What is it, I idly wonder, with men of a certain vintage, that they collect wives and partners like confetti? And they all seem to fall into similar categories of boundless egos and self-belief, perhaps, I’m guessing, spinning the same self-serving anecdotes to each new spouse or live-in lover.
I give you in evidence and in no particular order, Donald Trump (three wives), Benjamin Netanyahu (three wives), Jeremy Corbyn (three wives), and, of course, the winner in the egg-and-spoon race, Boris Johnson (at least three wives to date and an unspecified number of offspring).
It remains an abiding mystery how any of these men could have persuaded one woman to marry them, let alone the multiples, but it remains the case. Trump’s first wife, Ivanka, died suddenly in unexplained circumstances last week, while Sara Netanyahu, presumably not wishing to join the ex-wives club, makes a point of sticking to her husband’s side to the point where you couldn’t put a cigarette paper between the two.
She did — of course — accompany him on his non-official visit to London last week, whose purpose has still not been revealed. Quite why it was necessary, or even thought acceptable, for Bibi to leave the country in the middle of his prolonged corruption trial, remains yet another unresolved puzzle. I’d love to be able to tell you more, but the former prime minister’s staffers maintained a strict radio silence throughout his time in the UK. You’d almost think he wanted to keep a low profile.
Meanwhile, I see to my horror that the Creature Whose Name I Vowed Never to Write Again — Corbyn — is being spoken of, with some seriousness, as a legitimate candidate to run for London mayor in 2024.
I must break my vow here because supposed “allies” of the one-time Labour leader and MP for Islington are already talking up his candidacy. Sadiq Khan, the current mayor, is in the middle of his second term of office in City Hall, having stood down as a Labour MP when he first ran in 2016.
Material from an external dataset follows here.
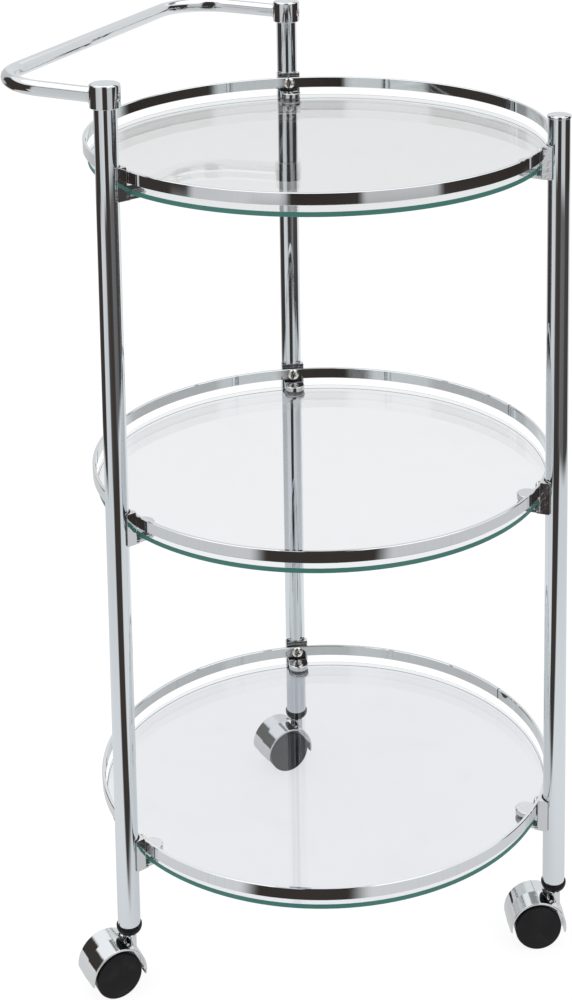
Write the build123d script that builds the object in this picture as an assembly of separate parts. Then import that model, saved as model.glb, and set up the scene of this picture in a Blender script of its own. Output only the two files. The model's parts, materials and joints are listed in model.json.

Given that I am approaching this issue on a mildly flippant “good for the Jews, bad for the Jews” question, I think that Khan, London’s first Muslim mayor, has, on the whole, been a friend to the Jewish community. He made his first public appearance after his 2016 election at a Holocaust memorial event, and has held hands, literally and metaphorically, with members of the Jewish community ever since. And I do mean literally — I saw him at an Auschwitz commemoration where, completely unselfconsciously, he slipped his hand into that of a survivor, offering comfort and empathy. And no, it wasn’t for a photo-op.
Now for the suggestion that Corbyn, who will be 75 in 2024, compared with Sadiq Khan’s 54, could run as London mayor in two years’ time. Corbyn, of course, has no-one to please except himself, as he is no longer the holder of the Labour whip. He lost it, notoriously, for refusing to accept the findings of the Equalities and Human Rights Commission (EHRC) report into antisemitism in the Labour Party.
So he now sits, scowling and petulant, as an independent on the back benches of the Commons, with only the true faithful Corbynites begging for their messiah to be redeemed. Running as mayor would be one in the eye for Labour — which, assuming he wants to run for a third term, is probably going to back Khan again.
When Corbyn was first put forward as Labour leader the reaction of far too many was to laugh — and look what happened. This time, we can’t say we weren’t warned.
These men with their multiple wives and partners — their inability to commit trickles down from their private to their public lives.